Climate change is undoubtedly one of the biggest threats to the insurance industry. It is driving up risks, increasing premiums, and altering policy structures. As extreme weather events become more frequent, having the right insurance coverage is more critical than ever. Whether you are a homeowner, business owner, or farmer, understanding how climate-related risks impact your insurance options can help you make informed decisions and protect your assets.

Finding the right insurance policy that accounts for climate-related risks can be challenging. IA Near Me connects you with experienced insurance agents near you who can help you navigate policy changes, find the best coverage, and ensure you're prepared for future climate risks.
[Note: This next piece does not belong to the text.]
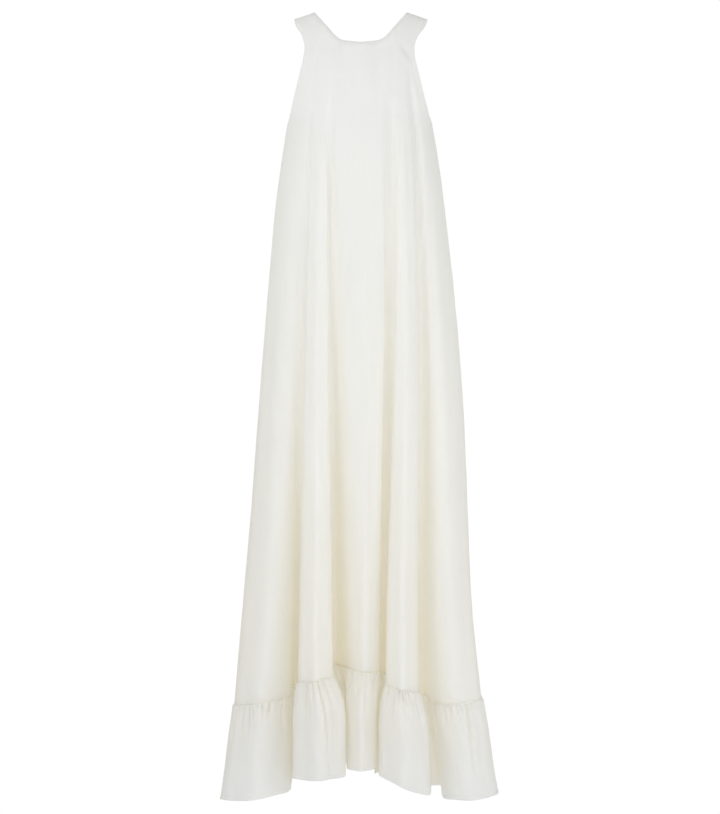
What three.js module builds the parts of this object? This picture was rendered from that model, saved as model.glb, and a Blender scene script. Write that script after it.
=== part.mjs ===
// A sleeveless maxi dress as it hangs when worn, with nobody in it. The front and the back are each
// cut in one from the shoulder straps to the knee seam, fall as a wide trapeze in deep tubular folds,
// and end in a gathered ruffle. The wearer's shoulders hold it up: the origin is midway between the
// two straps, level with the tops of the shoulders at the neck.
import * as THREE from "three";

// Driving dimensions, in millimetres. X is to the right of someone who faces the front of the dress,
// Y goes away from them, and Z is up.
const CLOTH = 1.6; // wall of the panels
const RUFFLE_CLOTH = 1.5; // wall of the ruffle
const SEAM_GAP = 0.3; // between two pieces that are sewn together
const CHEST_Z = -120; // above this the cloth lies smooth on the chest and the back
const UNDERARM_Z = -214; // where the armholes end and the side seams start
const STRAP_IN = 89; // the strap's neck side and its arm side, at the shoulder seam
const STRAP_OUT = 126.5;
const STRAP_DROP = 13; // how much lower the arm side is
const STRAP_SHIFT = 1.5; // how far the straps hang to the right
const NECK_RISE = 24; // how far the shoulders' line rises from the strap to the neck's middle
const STRAP_FLARE = 8; // how suddenly the armhole turns out to the strap's tip: a power
const OVAL = 2.3; // roundness of the figure's cross-section: 2 is an ellipse
const DRIFT = 0.6; // below 1, a fold narrows and moves sideways sooner than it deepens
const BODICE_ROWS = 5; // rows of the grid above the chest line
const COLUMNS_PER_KNOT = 2; // columns of a panel's grid for each stretch between two knots of a fold
const STRAP_KNOT = 7; // the knot below the strap's neck corner, counted in from a side seam
const GATHER_PITCH = 35; // length of one gather along the knee seam
const GATHER_DEPTH = 4.6;
const GATHER_STEPS = 4; // grid columns in one gather
const VALLEY_ROOM = 0.12; // share of a gather's depth that there is room for in a valley
const FLANK_ROOM = 0.5; // and on a tube's flank
const SEAM_PUFF = 3; // how far the ruffle springs out under the knee seam
const PUFF_PEAK = 0.15; // how far down the ruffle that is, as a share of its height
const HEM_GATHER = 0.3; // share of a gather's depth that is left at the hem
const FLARE = 0.2; // how soon the ruffle springs out below its seam, as a share of its height
const STRAIGHT_X = 140; // beyond this distance from the middle it falls straight instead
const STRAIGHT_EASE = 55; // over this distance it goes from one to the other
const RUFFLE_LEVELS = [0, 0.07, 0.24, 0.5, 1]; // shares of the way down the ruffle

// Heights of the grid's rows at the side edges, from the chest line to the knee seam.
const ROW_HEIGHTS = [
  CHEST_Z, -153, -183, -203, UNDERARM_Z, -268, -345, -445, -570, -725, -900, -1100, -1305,
];

// Rows of numbers under named columns, as a list of objects.
function table(columns, rows) {
  return rows.map((row) => Object.fromEntries(row.map((value, i) => [columns[i], value])));
}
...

Compare your options and get started today!

FAQs

How does climate change affect insurance premiums?

Climate change is increasing the frequency and severity of natural disasters, leading to higher insurance claims. To offset rising costs, insurers are raising premiums, particularly in high-risk areas. Policyholders in flood-prone, wildfire-prone, and coastal regions may experience the most significant rate hikes.

What types of insurance are most impacted by climate change?

Homeowners insurance, flood insurance, crop insurance, and business interruption insurance are among the most affected. As climate risks grow, insurers are adjusting coverage options, revising underwriting criteria, and sometimes withdrawing from high-risk areas altogether.

Can insurance help mitigate climate-related risks?

Yes, insurance can play a role in mitigating climate-related risks by providing financial protection and incentivizing risk reduction measures. Policies such as parametric insurance offer rapid payouts based on climate triggers, while discounts on sustainable home improvements encourage resilience against extreme weather conditions.